In 2006, a grand jury incited Trabelsi in the United States. The indictment charged conspiracy to kill US nationals abroad, conspiracy and attempt to use weapons of mass destruction against US nationals abroad, conspiracy to provide material support to al Qaeda, a foreign terrorist organization, and providing material support to al Qaeda. The United States requested extradition from Belgium under the bilateral extradition treaty between the countries. The Belgian courts and the Minister of Justice agreed to the extradition, rejecting Trabelsi’s double jeopardy or non bis in idem argument.
Following extradition, Trabelsi moved to dismiss the indictment for violation of the extradition treaty, making the same argument he had made in Belgium. The District Court denied the motion, and Trabelsi appealed. (The appeal was permissible under an exception to the ordinary rule against interlocutory appeals that applies when a defendant makes a double jeopardy argument, even though Trabelsi’s argument arose as a question of the extradition treaty rather than as a question under the Double Jeopardy Clause).

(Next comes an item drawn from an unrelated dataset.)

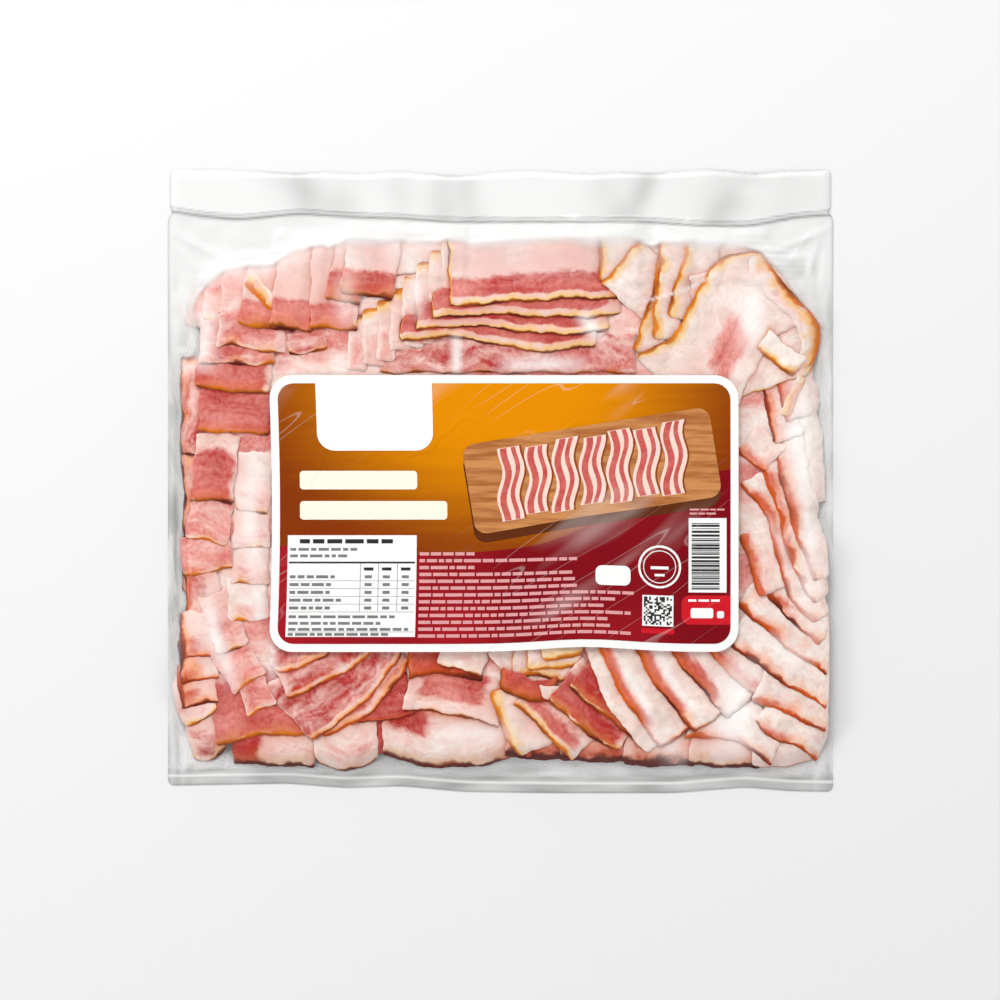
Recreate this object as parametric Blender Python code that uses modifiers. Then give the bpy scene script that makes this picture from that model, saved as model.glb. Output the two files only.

The court rejected the government’s view that it had no jurisdiction to review the extradition and that the court was required to defer to Belgium’s decision to extradite. Rather, the court found it had jurisdiction to review, though it had to exercise “highly deferential” review and presume that the extradition was lawful. The kind of evidence that would be necessary to overcome the strong presumption could include, for example, US prosecutorial misconduct in procuring the extradition, a failure of the foreign state to review the extradition request, or a showing that the requested state did not apply the correct legal standard. Trabelsi argued this last point, and in particular, he argued that the Belgian court had misconstrued the word “offenses” in the treaty when determining whether the offenses with which he was charged in the US were valid predicates for extradition in light of the prior Belgian criminal conviction. The court, construing the history of the treaty’s ratification, found that “offenses,” as used in the treaty, means “offenses,” not “conduct.” Thus deference to the Belgian authorities was warranted.